3. Tax Professionals
Working with a tax professional is crucial for understanding the tax implications of your inheritance and ensuring that you comply with all relevant tax laws.
- Filing Tax Returns: A tax professional can help you file any necessary tax returns related to the inheritance, including estate taxes, capital gains taxes, and income taxes on any rental or investment income. They can also identify deductions or credits that may reduce your tax burden.
- Tax-Efficient Strategies: Tax professionals can recommend strategies to minimize taxes on your inheritance, such as setting up trusts, making charitable donations, or strategically selling assets. Their expertise can help you keep more of your inheritance and avoid costly tax mistakes.
Final Opinion!
Inheriting property or assets is a significant event that can have a profound impact on your financial future. However, it also comes with responsibilities and potential challenges that require careful planning and strategic management. Understand tax implications, protect your inheritance, and also seek advice to align it with your long-term financial goals.
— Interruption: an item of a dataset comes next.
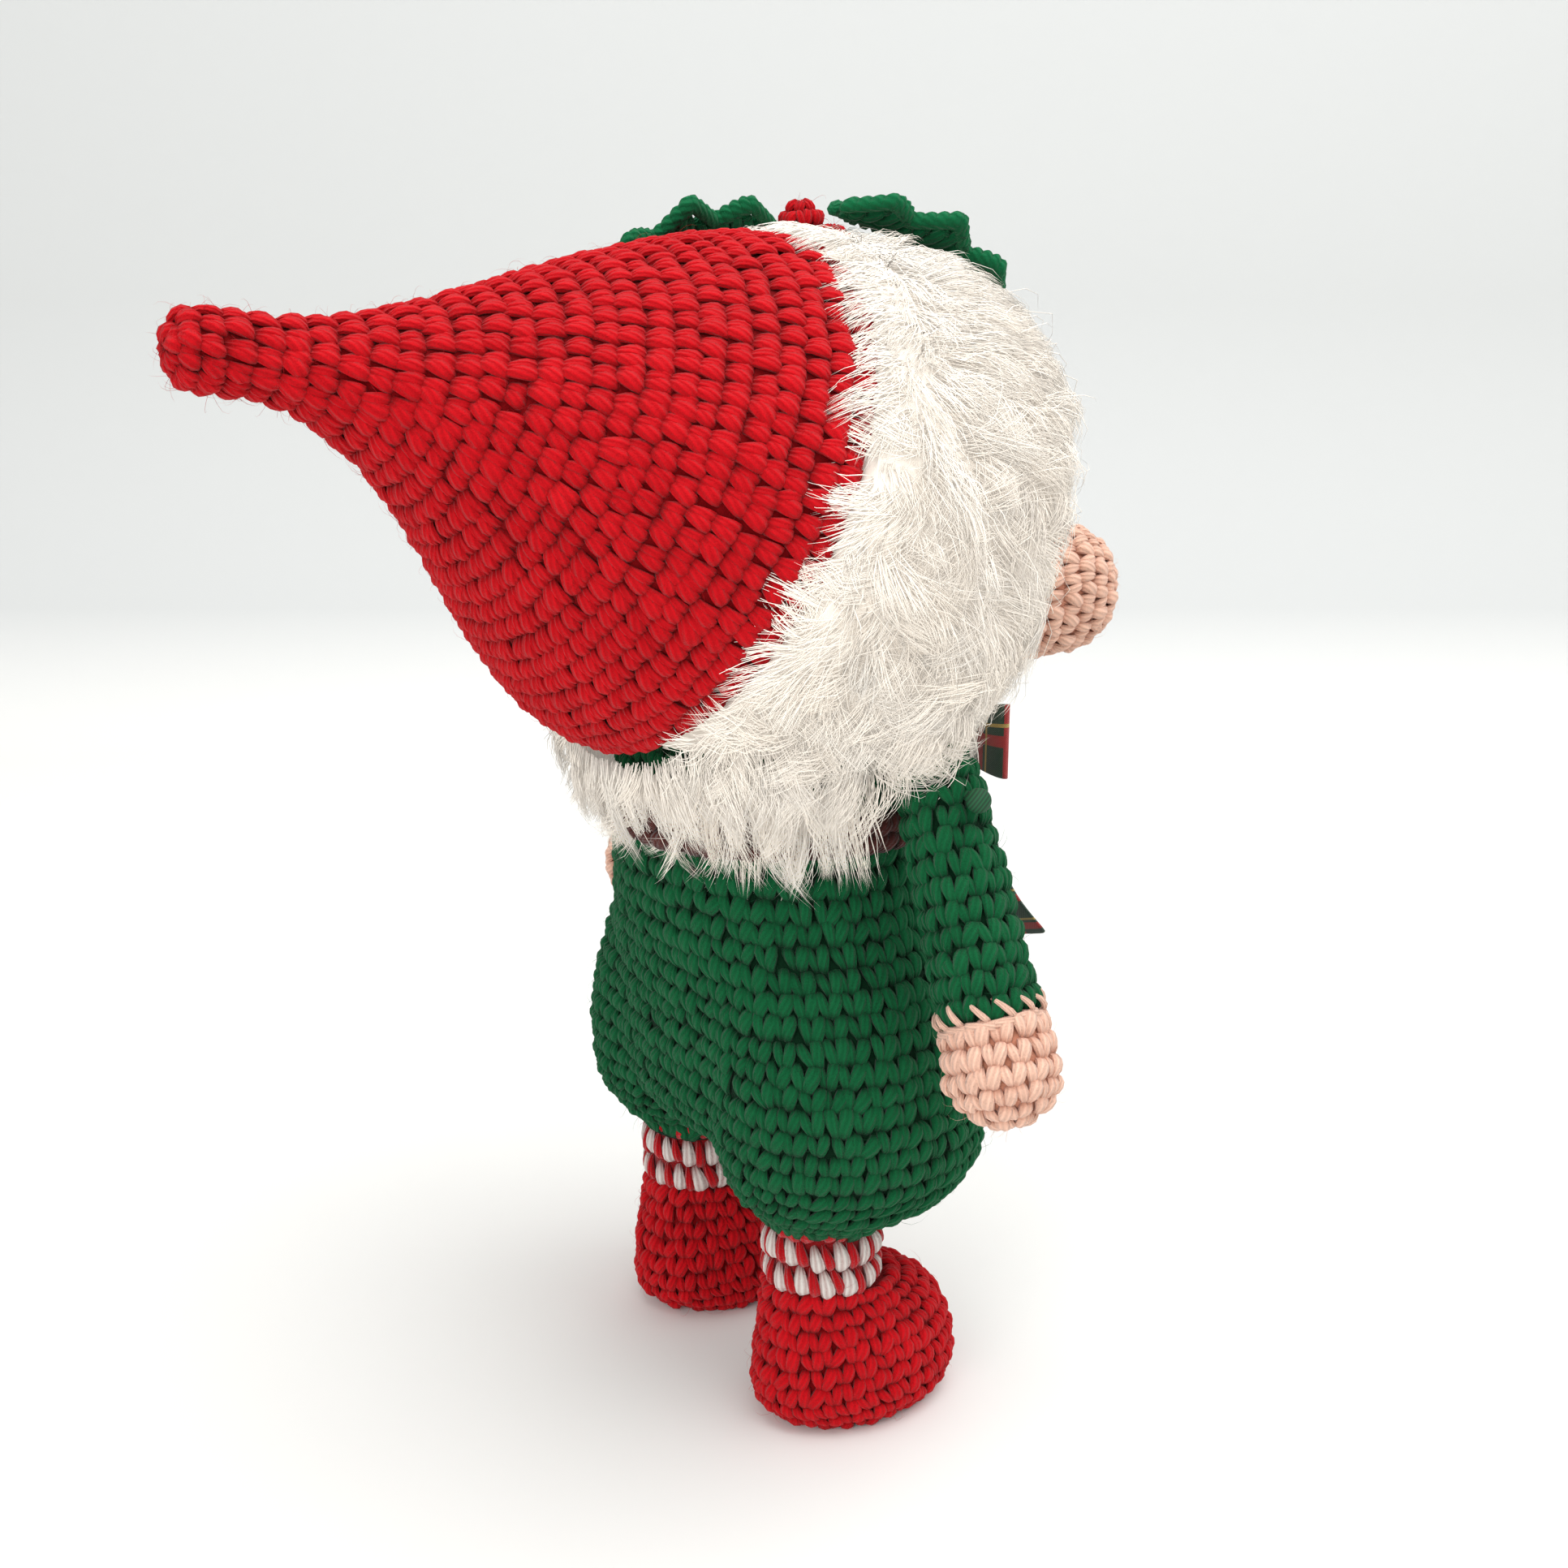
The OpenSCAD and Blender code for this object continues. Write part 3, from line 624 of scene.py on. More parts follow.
def hat_cloth():
    """From the tip of the hat to its rim: rings along a curve, which widen in a soft bell."""
    shape = sizes("gnome_shape")
    low, high = measure("hat")
    head, axis = head_centre(), hat_axis()
    rim = head + axis * shape["rim_ahead"]
    tip = np.array([0, high[1], head[2] + 26.2])
    knots = [rim, rim + [0, 18, 5.5], tip - [0, 18, 0.8], tip]
    a, s = round_grid()
    t = 1 - s ** 1.7
    mid = sum(knot * ((1 - t) ** (3 - i) * t ** i)[..., None] * times
              for i, (knot, times) in enumerate(zip(knots, (1, 3, 3, 1))))
    bell = (1 + np.cos(np.pi * np.minimum(1, t / 0.84))) / 2
    close = np.sqrt(np.maximum(0, 1 - (np.maximum(0, t - 0.93) / 0.0702) ** 2))
    r = (shape["tip_w"] / 2 + ((high[0] - low[0]) / 2 - shape["tip_w"] / 2) * bell) * np.maximum(close, 0.03)
    lean = shape["hat_lean"] * (1 - t * t)
    x = mid[..., 0] + r * np.cos(a)
    y = mid[..., 1] + r * np.sin(a) * np.sin(lean)
    z = mid[..., 2] - r * np.sin(a) * np.cos(lean)
    return Cloth(np.stack([x, y, z], -1))


def nose_cloth():
    """From the front of the nose back into the fur."""
    low, high = measure("nose")
    centre = (low + high) / 2
    a, s = round_grid()
    y = low[1] + (high[1] + 2 - low[1]) * s ** 1.6
    k = np.sqrt(np.clip(1 - (np.maximum(0, low[1] + 9 - y) / 9) ** 2, 0.001, 1))
    x = (high[0] - low[0]) / 2 * k * np.cos(a)
    z = centre[2] + (high[2] - low[2]) / 2 * k * np.sin(a)
    return Cloth(np.stack([x, y, z], -1))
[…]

Moreover, your decisions—investing, selling, or passing on assets—will shape the financial legacy you leave behind. With the right approach, your inheritance can provide not only immediate financial benefits but also lasting security and opportunities for future growth.
By taking proactive steps to manage your inheritance wisely, you honor the legacy of your loved ones while securing your own financial future. Careful planning also ensures your inherited wealth grows and supports your long-term goals for years to come.